Apple wanted to know what accounted for the difference, according to a Google summary of the nearly two-hour meeting entered into evidence Monday.
Google essentially told Apple at the meeting that any discrepancy was likely due to Apple’s own failings in search and not the fault of Google.
“Google is not in control of the amount or type of traffic received by Safari; Apple is,” Google argued in the meeting, according to the summary.
Though both companies continued to view the search deal as mutually beneficial, and Cook appeared “very motivated to work to find a good experience for our joint users,” Pichai testified, the meeting was also “tense” at times and some participants were “nervous” heading into it.

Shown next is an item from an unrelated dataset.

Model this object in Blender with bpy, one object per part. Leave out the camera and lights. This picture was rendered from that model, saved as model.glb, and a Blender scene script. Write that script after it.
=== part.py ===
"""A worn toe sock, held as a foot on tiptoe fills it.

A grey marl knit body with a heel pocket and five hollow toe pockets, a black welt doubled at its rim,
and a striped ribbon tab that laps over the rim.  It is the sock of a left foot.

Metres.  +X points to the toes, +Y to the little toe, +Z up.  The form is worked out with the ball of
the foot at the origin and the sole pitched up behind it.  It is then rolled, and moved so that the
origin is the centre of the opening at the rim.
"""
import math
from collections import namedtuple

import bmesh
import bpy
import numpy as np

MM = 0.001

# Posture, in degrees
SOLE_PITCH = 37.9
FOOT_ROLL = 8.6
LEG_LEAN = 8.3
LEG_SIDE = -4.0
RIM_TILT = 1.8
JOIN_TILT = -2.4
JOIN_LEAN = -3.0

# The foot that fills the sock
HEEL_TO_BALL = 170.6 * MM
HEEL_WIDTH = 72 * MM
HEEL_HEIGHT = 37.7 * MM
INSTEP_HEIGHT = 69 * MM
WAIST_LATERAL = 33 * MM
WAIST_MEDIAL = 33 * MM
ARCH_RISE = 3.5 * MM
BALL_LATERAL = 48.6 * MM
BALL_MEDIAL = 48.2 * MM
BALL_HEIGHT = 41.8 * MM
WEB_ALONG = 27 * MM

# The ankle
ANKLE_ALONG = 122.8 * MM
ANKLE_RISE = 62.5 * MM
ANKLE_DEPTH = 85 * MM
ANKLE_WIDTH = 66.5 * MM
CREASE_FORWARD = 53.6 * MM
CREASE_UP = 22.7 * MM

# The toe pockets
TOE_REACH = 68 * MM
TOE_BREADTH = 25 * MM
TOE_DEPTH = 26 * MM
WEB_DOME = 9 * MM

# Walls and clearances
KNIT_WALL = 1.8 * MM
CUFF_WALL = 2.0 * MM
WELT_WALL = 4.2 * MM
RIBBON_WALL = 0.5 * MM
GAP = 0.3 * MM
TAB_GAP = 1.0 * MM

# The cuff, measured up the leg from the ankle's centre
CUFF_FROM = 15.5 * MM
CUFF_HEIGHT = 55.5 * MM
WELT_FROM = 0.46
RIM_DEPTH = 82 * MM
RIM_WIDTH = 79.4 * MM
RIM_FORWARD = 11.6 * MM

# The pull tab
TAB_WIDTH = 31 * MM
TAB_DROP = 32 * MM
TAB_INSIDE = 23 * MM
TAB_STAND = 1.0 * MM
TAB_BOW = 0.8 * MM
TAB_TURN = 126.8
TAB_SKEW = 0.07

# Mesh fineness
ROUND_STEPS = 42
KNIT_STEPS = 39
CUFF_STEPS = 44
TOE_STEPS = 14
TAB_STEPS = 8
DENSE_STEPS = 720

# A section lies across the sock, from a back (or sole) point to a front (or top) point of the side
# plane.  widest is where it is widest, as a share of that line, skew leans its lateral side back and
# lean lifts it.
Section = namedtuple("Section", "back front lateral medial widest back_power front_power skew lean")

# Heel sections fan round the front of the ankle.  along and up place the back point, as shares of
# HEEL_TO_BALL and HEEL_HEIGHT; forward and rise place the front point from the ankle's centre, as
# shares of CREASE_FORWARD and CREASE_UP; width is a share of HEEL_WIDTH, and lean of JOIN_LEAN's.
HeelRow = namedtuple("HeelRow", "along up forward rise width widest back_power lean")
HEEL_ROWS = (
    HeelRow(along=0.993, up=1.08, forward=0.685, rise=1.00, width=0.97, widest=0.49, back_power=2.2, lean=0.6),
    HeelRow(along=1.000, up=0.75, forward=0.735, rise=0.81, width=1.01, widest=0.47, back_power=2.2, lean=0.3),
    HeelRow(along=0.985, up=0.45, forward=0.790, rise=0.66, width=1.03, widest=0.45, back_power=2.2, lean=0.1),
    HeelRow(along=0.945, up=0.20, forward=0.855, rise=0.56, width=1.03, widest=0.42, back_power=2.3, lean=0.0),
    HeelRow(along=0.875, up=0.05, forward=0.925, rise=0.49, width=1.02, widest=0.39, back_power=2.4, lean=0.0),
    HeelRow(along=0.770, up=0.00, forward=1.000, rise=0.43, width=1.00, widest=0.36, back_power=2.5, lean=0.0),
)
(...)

To help smooth things over, during the meeting Pichai proposed building a dedicated Google app or widget to be be preloaded on Apple’s iOS that could allow users to access Google search right from their home screens.
Cook “listened but did not react to this specifically other than noting we had different strengths,” the Google summary read.
Internal Google chats
US prosecutors also clashed with Pichai over Google’s handling of internal communications that it knew could end up being included in future litigation. In an extended exchange, DOJ pushed Pichai to explain a company policy that, until this February, automatically deleted employee chat messages older than 24 hours. The practice has been repeatedly flagged as allegedly evasive by Google’s critics.

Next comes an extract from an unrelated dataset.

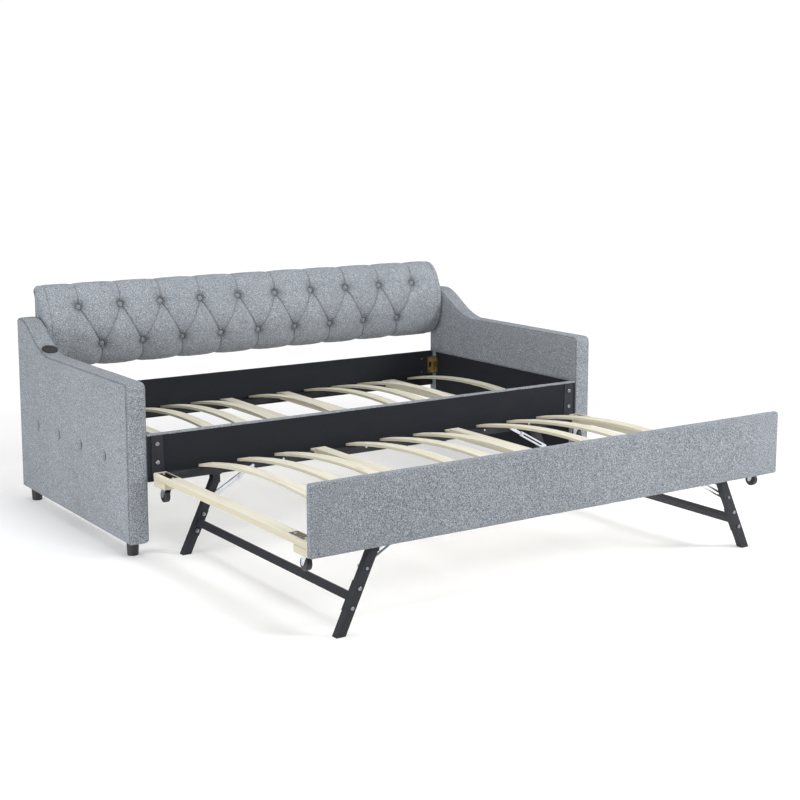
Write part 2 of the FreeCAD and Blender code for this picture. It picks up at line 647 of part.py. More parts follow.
def nodes():
    out = {}
    port, n = usb_frame()
    pocket = Part.makeCylinder(26.4, 40, port - n * 9.3, n)
    for name, s in (("left", -1), ("right", 1)):
        core, skin = side(arm_core(), s), side(arm_upholstery(), s)
        if s < 0:
            core, skin = core.cut(pocket), skin.cut(pocket)
        out.setdefault("arm_cores", []).append(core)
        out[name + "_arm_upholstery"] = skin
    out["arm_linings"] = pair(box(INNER, INNER + LINING_T, LINING_Y[0], LINING_Y[1], ARM_BOTTOM, LINING_TOP))
    out["arm_tufts"] = arm_buttons()
    out["feet"] = feet()
    out["usb_port"] = usb_port()
    out["usb_sockets"] = usb_sockets()
    out["backrest_board"] = box(-945, 945, 1040, 1058, 540, 836)
    out["backrest_upholstery"] = back_upholstery()
    out["backrest_buttons"] = back_buttons()
    out["backrest_hook_plates"] = backrest_brackets()
    out["front_rail"] = front_rail()
    out["rear_rail"] = rear_rail()
    out["rail_cloths"] = [front_rail_cloth(), rear_rail_cloth()]
    out["rail_covers"] = [front_rail_cover(), rear_rail_cover()]
    out["slat_ledgers"] = slat_ledgers()
    out["main_slats"] = main_slats()
    out["main_cross_beams"] = main_cross_beams()
    out["front_corner_brackets"] = front_corner_brackets()
    out["rear_corner_brackets"] = rear_corner_brackets()
    out["rail_bolts"] = rail_bolts()

    out["trundle_panel_board"] = panel_board()
    out["trundle_panel_cover"] = panel_cover()
    out["trundle_front_rail"] = deck_rail(FRONT_RAIL_Y)
    out["trundle_rear_rail"] = deck_rail(REAR_RAIL_Y)
    out["left_end_beam"] = end_beam(-1)
    out["right_end_beam"] = end_beam(1)
    out["beam_end_plates"] = beam_end_plates()
    out["caster_blocks"] = caster_blocks()
    out["trundle_slats"] = trundle_slats()
    out["trundle_cross_beams"] = trundle_cross_beams()
    out["leg_brackets"] = leg_brackets()
    out["leg_catches"] = leg_catches()
    out["caster_plates"] = caster_plates()
    out["deck_fixings"] = deck_screws()

    corners = (("front", 1, FRONT_LEG_Y, FRONT_RAIL_Y[1], CASTER_Y[1]),
               ("rear", 0, REAR_LEG_Y, REAR_RAIL_Y[0], CASTER_Y[0]))
    for name, s in (("left", -1), ("right", 1)):
        for end, k, leg_y, face, caster_y in corners:
            d = 1 if end == "front" else -1
            tag = name + "_" + end
            out[tag + "_leg"] = leg(leg_y, s)
            out[tag + "_stay_bar"] = stay_bar(face, d, s)
            out[tag + "_stay_channel"] = stay_channel(face, d, s)
            out[tag + "_caster_fork"] = caster_fork(caster_y, s)
            out[tag + "_caster_wheel"] = caster_wheel(caster_y, s)
        out[name + "_stretcher"] = stretcher(s)
        out[name + "_leg_bolts"] = leg_bolts(s)
    return out


os.makedirs("parts", exist_ok=True)
for node, shape in nodes().items():
    if isinstance(shape, list):
        shape = Part.makeCompound(shape)
    if not shape.isValid():
        print("not valid:", node)
    shape.exportStep("parts/" + node + ".step")
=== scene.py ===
"""Looks for the trundle bed: fabric, tufting, wood, metal, studio and camera, in metres on the CAD frame."""
import math
import bmesh
import bpy
import numpy as np
from mathutils import Matrix, Vector


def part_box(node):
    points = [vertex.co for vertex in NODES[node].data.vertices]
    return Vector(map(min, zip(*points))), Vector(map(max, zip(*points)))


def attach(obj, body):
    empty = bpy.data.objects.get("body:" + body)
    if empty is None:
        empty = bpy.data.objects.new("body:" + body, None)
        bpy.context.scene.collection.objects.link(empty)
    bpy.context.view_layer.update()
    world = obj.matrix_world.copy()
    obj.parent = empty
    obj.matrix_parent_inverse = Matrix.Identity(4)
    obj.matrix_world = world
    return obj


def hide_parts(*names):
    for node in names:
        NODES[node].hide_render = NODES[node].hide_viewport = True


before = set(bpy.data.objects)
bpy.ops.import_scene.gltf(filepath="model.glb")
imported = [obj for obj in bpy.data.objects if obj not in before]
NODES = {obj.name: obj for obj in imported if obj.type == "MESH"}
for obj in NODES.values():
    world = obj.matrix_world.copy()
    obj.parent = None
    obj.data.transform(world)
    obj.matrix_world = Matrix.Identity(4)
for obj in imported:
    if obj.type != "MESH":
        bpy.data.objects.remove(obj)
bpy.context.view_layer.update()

MM = 0.001

(arm_lo, arm_hi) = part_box("right_arm_upholstery")
FRONT = arm_lo[1]                 # Y of the arms' front faces
INNER = arm_lo[0]                 # half the gap between the arms


# ------------------------------------------------------------------ shader helpers
class Graph:
    """A material and short calls that add nodes to it."""

    def __init__(self, name, base, rough, metallic=0.0, specular=0.5):
        self.m = bpy.data.materials.new(name)
        self.m.use_nodes = True
        self.nt = self.m.node_tree
        self.bsdf = self.nt.nodes["Principled BSDF"]
        self.set("Base Color", (*base, 1.0))
        self.set("Roughness", rough)
        self.set("Metallic", metallic)
        self.set("Specular IOR Level", specular)
        self.coords = self.nt.nodes.new("ShaderNodeTexCoord").outputs["Object"]

    def set(self, socket, value):
        self.bsdf.inputs[socket].default_value = value

    def to(self, socket, output):
        self.nt.links.new(output, self.bsdf.inputs[socket])

    def plug(self, value, socket):
        if hasattr(value, "is_linked"):
            self.nt.links.new(value, socket)
        else:
            socket.default_value = value

    def stretch(self, scale):
        n = self.nt.nodes.new("ShaderNodeMapping")
        n.inputs["Scale"].default_value = scale
        self.plug(self.coords, n.inputs["Vector"])
        return n.outputs[0]

    def noise(self, scale, detail=2.0, rough=0.5, vector=None, distort=0.0):
        n = self.nt.nodes.new("ShaderNodeTexNoise")
        n.inputs["Scale"].default_value = scale
        n.inputs["Detail"].default_value = detail
        n.inputs["Roughness"].default_value = rough
        n.inputs["Distortion"].default_value = distort
        self.plug(vector or self.coords, n.inputs["Vector"])
        return n.outputs["Fac"]

    def voronoi(self, scale, vector=None):
        n = self.nt.nodes.new("ShaderNodeTexVoronoi")
        n.inputs["Scale"].default_value = scale
        self.plug(vector or self.coords, n.inputs["Vector"])
        return n

    def math(self, op, a, b=0.0, clamp=False):
        n = self.nt.nodes.new("ShaderNodeMath")
        n.operation = op
        n.use_clamp = clamp
        self.plug(a, n.inputs[0])
        self.plug(b, n.inputs[1])
        return n.outputs[0]

    def ramp(self, fac, stops):
        n = self.nt.nodes.new("ShaderNodeValToRGB")
        while len(n.color_ramp.elements) < len(stops):
            n.color_ramp.elements.new(0.5)
        for e, (pos, col) in zip(n.color_ramp.elements, stops):
            e.position = pos
            e.color = (*col, 1.0)
        self.plug(fac, n.inputs[0])
        return n.outputs[0]

    def mix(self, fac, a, b, blend="MIX"):
        n = self.nt.nodes.new("ShaderNodeMix")
        n.data_type = "RGBA"
        n.blend_type = blend
        self.plug(fac, n.inputs["Factor"])
        for value, socket in ((a, n.inputs[6]), (b, n.inputs[7])):
            self.plug(value if hasattr(value, "is_linked") else (*value, 1.0), socket)
        return n.outputs[2]

    def range(self, fac, low, high):
        n = self.nt.nodes.new("ShaderNodeMapRange")
        self.plug(fac, n.inputs["Value"])
        n.inputs["From Min"].default_value, n.inputs["From Max"].default_value = 0.25, 0.75
        n.inputs["To Min"].default_value, n.inputs["To Max"].default_value = low, high
        return n.outputs[0]

    def xyz(self):
        n = self.nt.nodes.new("ShaderNodeSeparateXYZ")
        self.plug(self.coords, n.inputs[0])
        return n.outputs

    def normal_z(self):
        g = self.nt.nodes.new("ShaderNodeNewGeometry")
        n = self.nt.nodes.new("ShaderNodeSeparateXYZ")
        self.plug(g.outputs["Normal"], n.inputs[0])
        return n.outputs[2]

    def bump(self, height, distance, strength=1.0, under=None):
        n = self.nt.nodes.new("ShaderNodeBump")
        n.inputs["Strength"].default_value = strength
        n.inputs["Distance"].default_value = distance
        self.plug(height, n.inputs["Height"])
        if under:
            self.plug(under, n.inputs["Normal"])
        self.to("Normal", n.outputs[0])
        return n.outputs[0]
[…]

Google’s chat policy was set in 2008 by the company’s legal team prior to his becoming CEO, Pichai explained to a government attorney. The attorney pointed out that Pichai made no effort to change the policy upon becoming CEO; Pichai agreed, saying it “was not a change that came to my attention.”

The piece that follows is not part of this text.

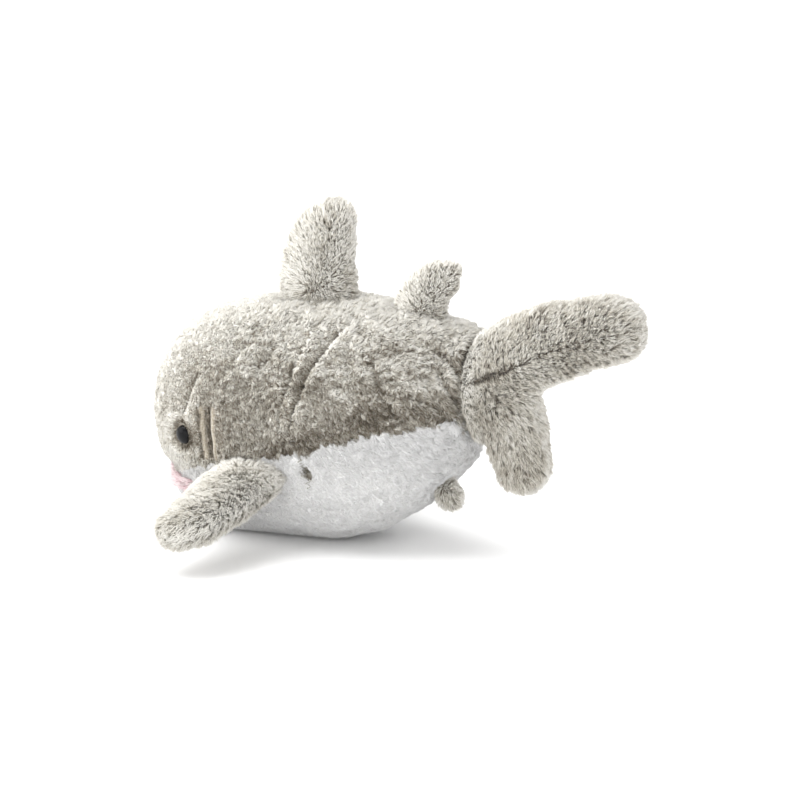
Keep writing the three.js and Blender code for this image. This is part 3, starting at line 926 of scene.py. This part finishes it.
def build_fin(fin, skin, body_tree, seed):
    """Two cloth panels, each with its pile, that run on into the fin's root."""
    hinge, axis, span = fin_span(fin)
    facts = FINS[fin]
    vertices, faces = skin
    normals = normals_of(vertices, faces)
    across = np.cross(span, axis)
    middle = vertices[faces].mean(1)
    first = box_middle(f"{fin}_{facts['sides'][0]}_panel")
    on_first = ((middle - hinge) @ across) * ((first - hinge) @ across) > 0
    hidden = hidden_in([body_tree])

    def place(root, normal):
        offset = root - hinge
        flow = unit(offset + span * 10 * MM)
        length = facts["length"] * (0.85 + 0.35 * smoothstep(0, 60 * MM, offset @ span))
        rim = 1 - np.abs(normal @ across)
        # Painted light on faces turned up and a painted back-lit rim at the fin's edges, with some random
        # tone.
        shade = 0.3 * normal[:, 2] + 0.25 * waves(root, 40 * MM, 11) + 0.1 + 1.2 * smoothstep(0.4, 0.95, rim)
        return length, flow, shade, np.ones(len(root))

    for side, chosen in zip(facts["sides"], (on_first, ~on_first)):
        part = faces[chosen]
        cloth_piece = panel(f"{fin}_{side}_cloth", vertices, part, CLOTHS["grey"])
        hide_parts(f"{fin}_{side}_panel")
        pieces = pile(f"{fin}_{side}_pile", vertices, normals, part, LONG, place, hidden, seed)
        for piece in [cloth_piece, *pieces]:
            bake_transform(piece)
        seed += 1


# ---- Eyes, stuffing, label and stitches.
def build_eye(side):
    vertices, triangles = node_arrays([f"{side}_eye"])
    welded = with_modifiers(
        f"{side}_eye_dome",
        mesh_from("eye", vertices, triangles),
        ("WELD", {"merge_threshold": 0.02 * MM}),
        ("SUBSURF", {"levels": 2, "render_levels": 2}),
    )
    made = object_from(f"{side}_eye_dome", welded)
    made.data.polygons.foreach_set("use_smooth", np.ones(len(made.data.polygons), bool))
    made.data.materials.clear()
    made.data.materials.append(EYE_BLACK)
    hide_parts(f"{side}_eye")
    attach(made, "trunk")


def build_filling(node, body, shrink):
    """The fibre filling of one chamber, lumpy and this many millimetres smaller than the chamber's shape."""
    vertices, faces = soft_surface(*node_arrays([node]), FILLING_VOXEL, 4, levels=0)
    lift = 0.7 * waves(vertices, 18 * MM, 15) + 0.4 * waves(vertices, 9 * MM, 16) - shrink
    behind = (vertices[:, 1] - HINGES["tail"]["pos_m"][1]) / MM
    if node == "tail_stuffing":
        lift -= 9 * bump(behind, 0, 24)  # slack where the root bends
    vertices = vertices + normals_of(vertices, faces) * (lift * MM)[:, None]
    if node == "body_stuffing":
        past = np.maximum(behind + 44, 0)
        vertices[:, 1] -= 0.9 * past * MM  # ends ahead of the tail's root
    made = object_from(node.replace("_stuffing", "_filling"), mesh_from(node, vertices, faces))
    made.data.materials.append(CLOTHS["filling"])
    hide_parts(node)
    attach(made, body)


def thread_route(tree):
    """Points of the thread: laced from side to side over the body, down through the closing's middle."""
    low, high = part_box("closing_stitches")
    passes = 14
    points = []
    for k in range(passes + 1):
        share = k / passes
        y = low.y + (high.y - low.y) * (0.25 + 0.5 * share + (0.16 if k % 2 else -0.16))
        z = high.z + (low.z - high.z) * share
        hit, normal, _, _ = tree.ray_cast(Vector((0.3, y, z)), Vector((-1, 0, 0)))
        if hit is not None:
            points.append(hit + normal * 0.5 * MM)
    return points


def build_thread(tree):
    points = thread_route(tree)
    curve = bpy.data.curves.new("thread", "CURVE")
    curve.dimensions = "3D"
    spline = curve.splines.new("POLY")
    spline.points.add(len(points) - 1)
    for point, place in zip(spline.points, points):
        point.co = (*place, 1)
    curve.bevel_depth = 0.55 * MM
    curve.bevel_resolution = 2
    curve.use_fill_caps = True
    route = object_from("thread_route", curve)
    graph = bpy.context.evaluated_depsgraph_get()
    thread = object_from("closing_thread", bpy.data.meshes.new_from_object(route.evaluated_get(graph)))
    bpy.data.objects.remove(route)
    thread.data.materials.clear()
    thread.data.materials.append(CLOTHS["thread"])
    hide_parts("closing_stitches")
    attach(thread, "trunk")


def build_closing(vertices, faces, tree):
    """The hand-sewn closing: a thread laced down into the puckered dimple, and dark pile round it as painted
    shade in the dimple.
    """
    build_thread(tree)
    normals = normals_of(vertices, faces)
    middle = vertices[faces].mean(1)
    spot = along(*CLOSING_DIMPLE)
    near = (np.linalg.norm(middle[:, 1:] - spot[1:], axis=1) < 6.5 * MM) & (middle[:, 0] > 0)
    # Dark grey pile in the white belly: painted shade in the dimple.
    look = dict(FLANK, density=2.6, tone=1.6)

    def place(root, normal):
        flow = unit(spot - root + np.array([0, 0, -2 * MM]))
        level = np.zeros(len(root))
        return level + 3.2, flow, level, level + 1

    for piece in pile("closing_dimple_pile", vertices, normals, faces[near], look, place, seed=95):
        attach(piece, "trunk")


def repaint(node, material):
    """Gives a CAD node that stays as it is its material."""
    mesh = frame["nodes"][node].data
    mesh.materials.clear()
    mesh.materials.append(material)


def paint_nodes():
    for side in SIDES:
        repaint(f"{side}_eye_washer", CLOTHS["washer"])
    repaint("blank_label", CLOTHS["label"])


# ---- Studio.
AIM = Vector((0, CAD_LOW.y + 0.223, 0.1263))
VIEW_WIDTH = 0.682  # metres across the picture at the shark
AZIMUTH, ELEVATION = math.radians(120), math.radians(14.5)
LENS, SENSOR = 300, 36
FLOOR_HALF = 90  # the floor runs on past the picture's edges
# Each soft sun: name, where it stands, its spread in degrees and its strength.
SUNS = [
    ("overhead", (0.1, -0.4, 1.6), 60, 2.8),
    ("front", (0.9, -1.5, 0.7), 50, 1.0),
    ("low", (1.6, 0.1, 0.25), 60, 1.05),
]


def build_floor():
    h = FLOOR_HALF
    corners = np.array([[-h, -h, 0.0], [h, -h, 0.0], [h, h, 0.0], [-h, h, 0.0]])
    floor = object_from("floor", mesh_from("floor", corners, np.array([[0, 1, 2, 3]])))
    floor.data.materials.append(plain("pale_floor", (0.97, 0.97, 0.97), sheen=0.0))


def build_sun(name, place, spread, power):
    data = bpy.data.lights.new(name, "SUN")
    data.angle = math.radians(spread)
    data.energy = power
    sun = object_from(name, data)
    sun.location = place
    sun.rotation_euler = (AIM - Vector(place)).to_track_quat("-Z", "Y").to_euler()


def build_camera():
    data = bpy.data.cameras.new("camera")
    data.sensor_width = SENSOR
    data.lens = LENS
    data.clip_end = 1000
    camera = object_from("camera", data)
    level = math.cos(ELEVATION)
    back = Vector((math.sin(AZIMUTH) * level, -math.cos(AZIMUTH) * level, math.sin(ELEVATION)))
    camera.location = AIM + back * (VIEW_WIDTH * LENS / SENSOR)
    camera.rotation_euler = back.to_track_quat("Z", "Y").to_euler()
    bpy.context.scene.camera = camera


def studio():
    scene = bpy.context.scene
    scene.view_settings.view_transform = "Standard"
    scene.world = bpy.data.worlds.new("studio")
    scene.world.use_nodes = True
    sky = scene.world.node_tree.nodes["Background"]
    sky.inputs["Color"].default_value = (1, 1, 1, 1)
    sky.inputs["Strength"].default_value = 1.0
    build_floor()
    for sun in SUNS:
        build_sun(*sun)
    build_camera()


def build():
    studio()
    skins = {fin: fin_skin(fin) for fin in FINS}
    trees = [tree_of(*skin) for skin in skins.values()]
    body = build_body(trees)
    body_tree = tree_of(*body)
    build_closing(*body, body_tree)
    for k, fin in enumerate(FINS):
        build_fin(fin, skins[fin], body_tree, seed=60 + 4 * k)
    for side in SIDES:
        build_eye(side)
    build_filling("body_stuffing", "trunk", 6.5)
    build_filling("tail_stuffing", "tail", 4.5)
    for fin in FINS:
        build_filling(f"{fin}_stuffing", fin, 1.0)
    paint_nodes()


build()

At one point, DOJ showed a 2021 chat log involving Pichai and his communications assistant in which he asked for chat history to be turned off, before deleting that request nine seconds later.
Pichai said he rarely, if ever, asks for chat history to be deactivated, and that in this case the chat conversation could have involved personal information related to a public event linked to Google’s cloud business for which he had been preparing.